TEMPO.CO, Santa Catarina Pinula - Hampir seratus orang tewas akibat longsor besar yang menimbun puluhan rumah di pinggiran Kota Guatemala, Minggu, 4 Oktober 2015. Selain ditemukan tewas, ratusan orang masih dinyatakan hilang tiga hari setelah longsor. Hal ini menambah kemungkinan jumlah orang yang tewas dalam bencana bisa bertambah.
“Penghitungan terbaru kami, ada 96 orang dipastikan tewas dan yang dievakuasi, 300 orang masih dinyatakan hilang, dan lainnya belum diketahui pasti,” kata juru bicara pemadam kebakaran, Julio Sanchez, seperti dikutip dari Channelnewsasia.com, Senin, 5 Oktober 2015.
Dia mengatakan korban yang tewas di Santa Catarina Pinula beberapa di antaranya merupakan anak-anak, termasuk bayi yang baru lahir.
Hujan deras pada Kamis malam lalu merendam dan merusak desa El Cambray II di Kotamadya Santa Catarina Pinula. Sedikitnya 125 rumah rusak. Pada Sabtu dinihari, petugas penyelamat, polisi, tentara, dan relawan memulai hari kedua penanggulangan dengan mengevakuasi puing-puing menggunakan sekop.
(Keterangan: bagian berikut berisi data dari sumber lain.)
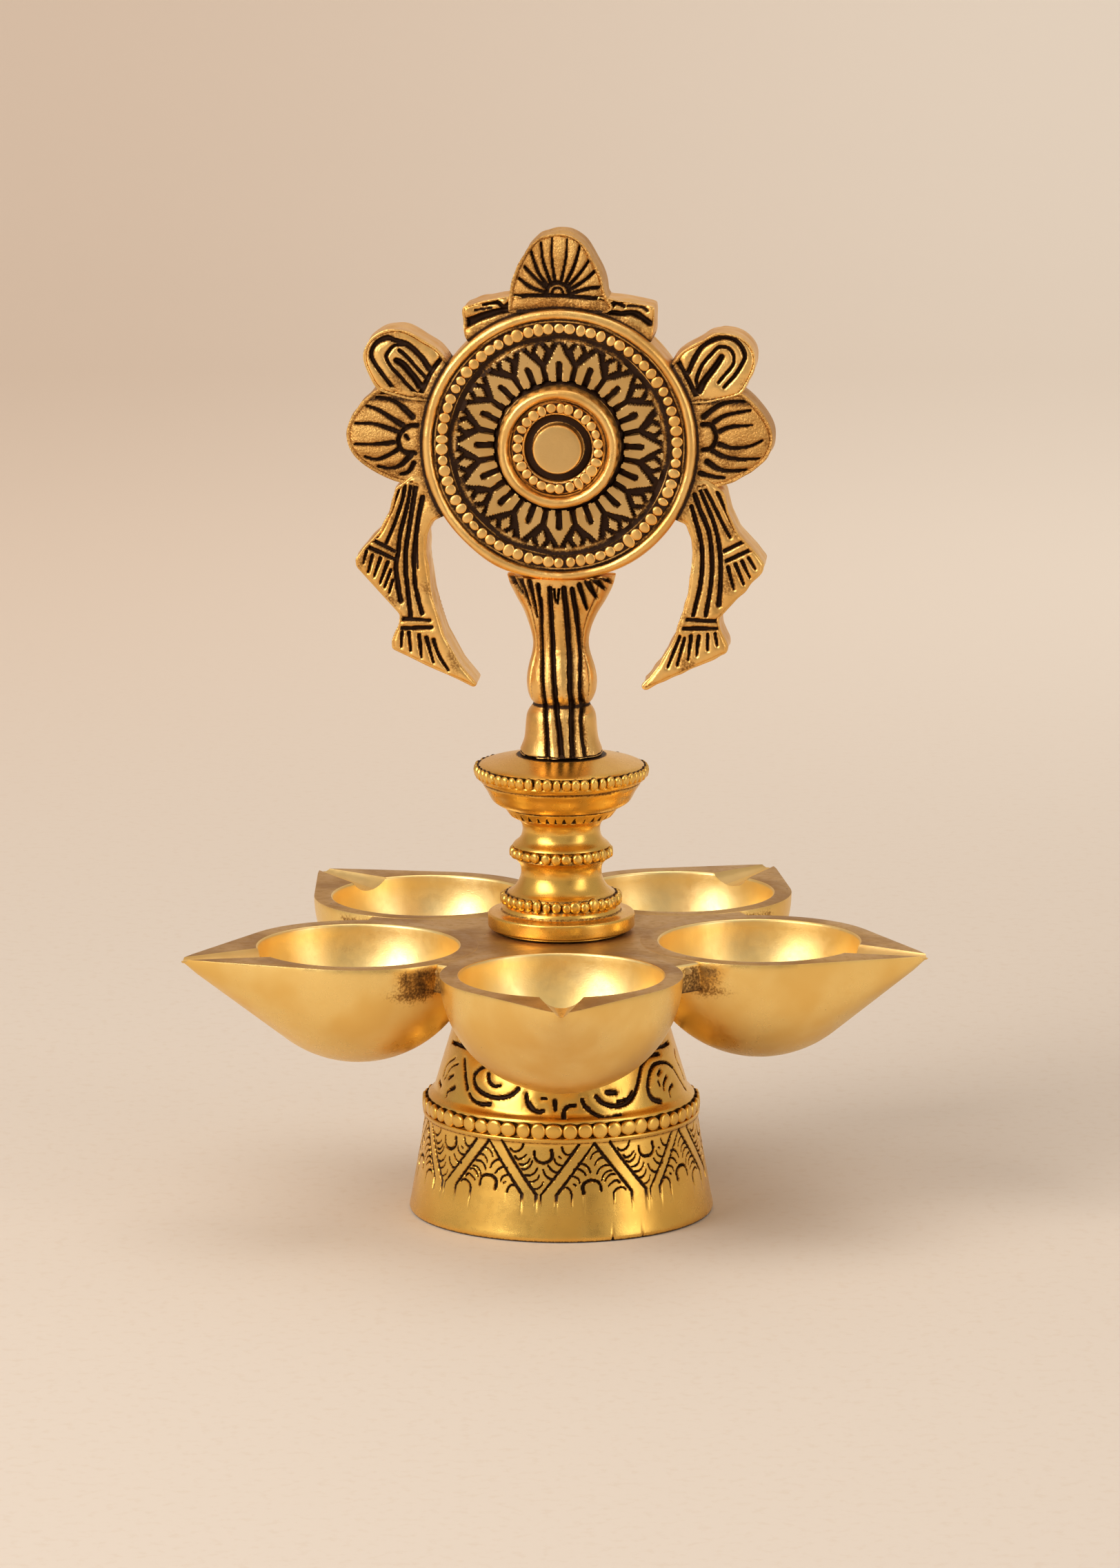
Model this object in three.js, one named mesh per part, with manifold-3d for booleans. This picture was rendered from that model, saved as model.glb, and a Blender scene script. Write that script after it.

Esoknya, dua petugas pemadam kebakaran terluka akibat tembok runtuh saat mereka tengah mengambil tubuh korban dari reruntuhan. Tak jauh dari situ, didirikan kamar jenazah darurat di sebelah rumah yang tertimbun untuk korban yang tidak teridentifikasi.
Di sisi lain, pemerintah kota telah beberapa kali mendesak masyarakat untuk pindah sekitar 15 kilometer ke timur Kota Guatemala, terakhir pada November tahun lalu. Namun banyak keluarga menolak permintaan pemerintah. Mereka beralasan tak punya tempat untuk pergi. "Kita tidak bisa tinggal di sini lagi," ujar Carlos Hernandez, seorang tukang listrik yang berhasil selamat dari longsor saat melangkah di antara penyelamat dengan beberapa barang yang tersisa di bahunya.
Bencana itu terjadi secara tiba-tiba. "Saya pergi untuk suatu keperluan ibu saya, dan ketika saya kembali sudah tak tersisa," tutur Carlos Ac, 17 tahun, kepada AFP. Dia masih menunggu kabar tentang ibu dan tujuh saudaranya yang hilang.
Celana abu-abu denim dan mantel hitam, satu-satunya pakaian yang ia miliki saat ini. Carlos mengatakan keluarganya datang dari Kota Quetzaltenango, sekitar 200 kilometer di sebelah barat ibu kota, untuk menjual tortilla.
Alex Lopez, 44 tahun, segera menelepon anak dan mantan istrinya setelah mendengar kabar terjadi tanah longsor. "Ini berdering, tapi tidak ada jawaban," ucapnya kepada AFP.
Beberapa keluarga telah melaporkan pesan teks yang diterima dari orang yang mereka yakini masih terperangkap. “Dampak dari hujan deras diperburuk sungai terdekat,” kata para pejabat.